Michigan’s deteriorating roads are costing Michiganders about $4,845 every year in repairs.
A new report shows it will cost even more if nothing changes in the next decade.
“I think they are pretty pitiful shape,” said Beth DeVoe. “When I woke up this morning, you could look up the street and it was nothing but water because there are holes everywhere. It has not improved any.”
DeVoe lives on Francis Street between Saginaw Street and Grand River Avenue. She can believe TRIP — a national transportation research nonprofit — found Michigan roads cost people $4,845 a year in repairs.

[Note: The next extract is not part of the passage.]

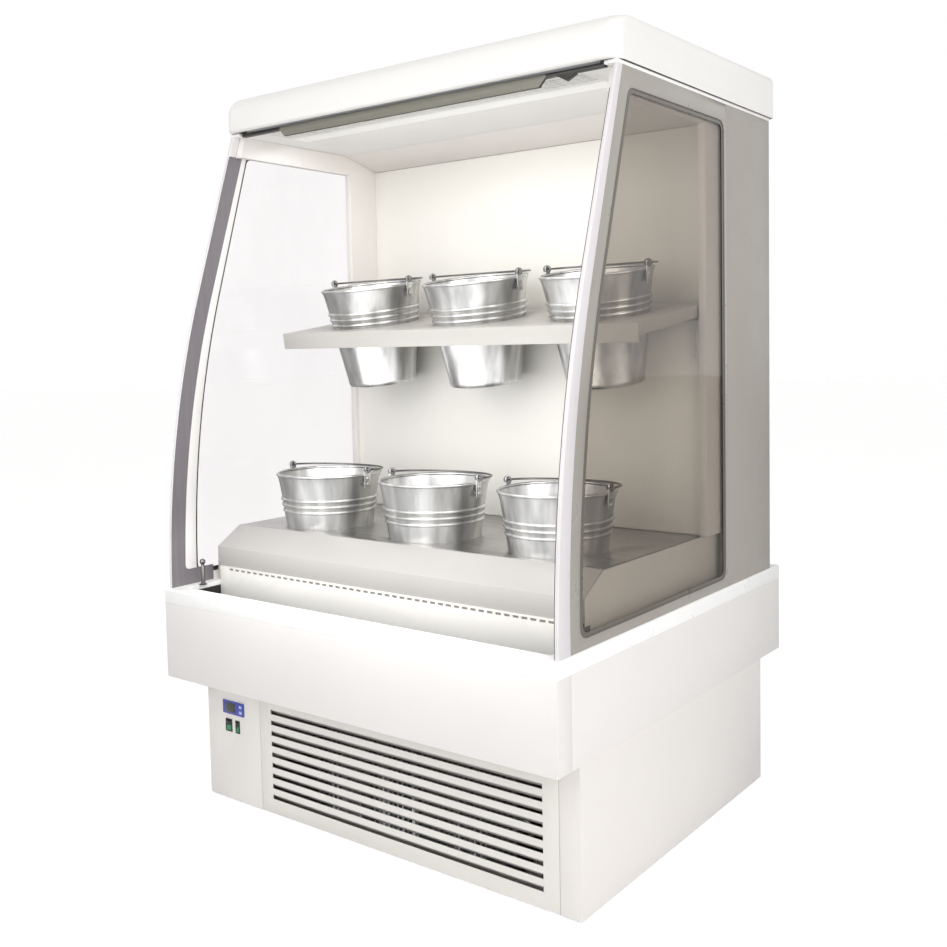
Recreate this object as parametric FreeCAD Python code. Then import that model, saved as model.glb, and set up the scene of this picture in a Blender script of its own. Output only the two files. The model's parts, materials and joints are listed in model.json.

“I blew a tire because I was following a truck, didn’t realize there was a giant hole there either. I hit the hole right behind the truck and by the time I got back here, which was four or five blocks, completely flat. I was on the rim,” she said.
Lansing mayor Andy Schor admitted neighborhood streets are the worst streets in the city. He said the city’s $17 million street budget isn’t enough to put a dent in the $300 million needed to fix every street in the city.
“We can get the band-aid down but we just don’t have enough money to get the asphalt for the complete road repavement,” said Schor.
TRIP’s report said it would cost Michigan households an extra $873 a year to make a significant improvement over the next decade.
Schor said he doesn’t want to tax people in Lansing more to pay for road improvements, instead, he wants to see changes to the road funding formula from the state.
“What you’re asking for is the citizens of Lansing to take this on and tax themselves for roads that are traveled on by folks from all over the place,” said Schor.
The Michigan Infrastructure & Transportation Association said the current formula could work, it just needs more money.
MITA Executive Vice President, Rob Coppersmith, said it comes down to the quality of life.
“Driving through your neighborhoods, how do you feel about driving up to your own home? We all want nice roads, it’s a quality issue,” said Coppersmith.
DeVoe said she’d be willing to pay the extra money “To a point, yes. If they truly will fix it. They say they’re going to, if they truly will, I’ll put some money in.”
Not everyone News 10 talked to would be willing to pay the extra money to fix all the streets. Instead, they’d like to see the money the state does get used to fixing the roads or letting people do it themselves.
The Michigan Department of Transportation the state will have to double its budget to fix all the roads in the state.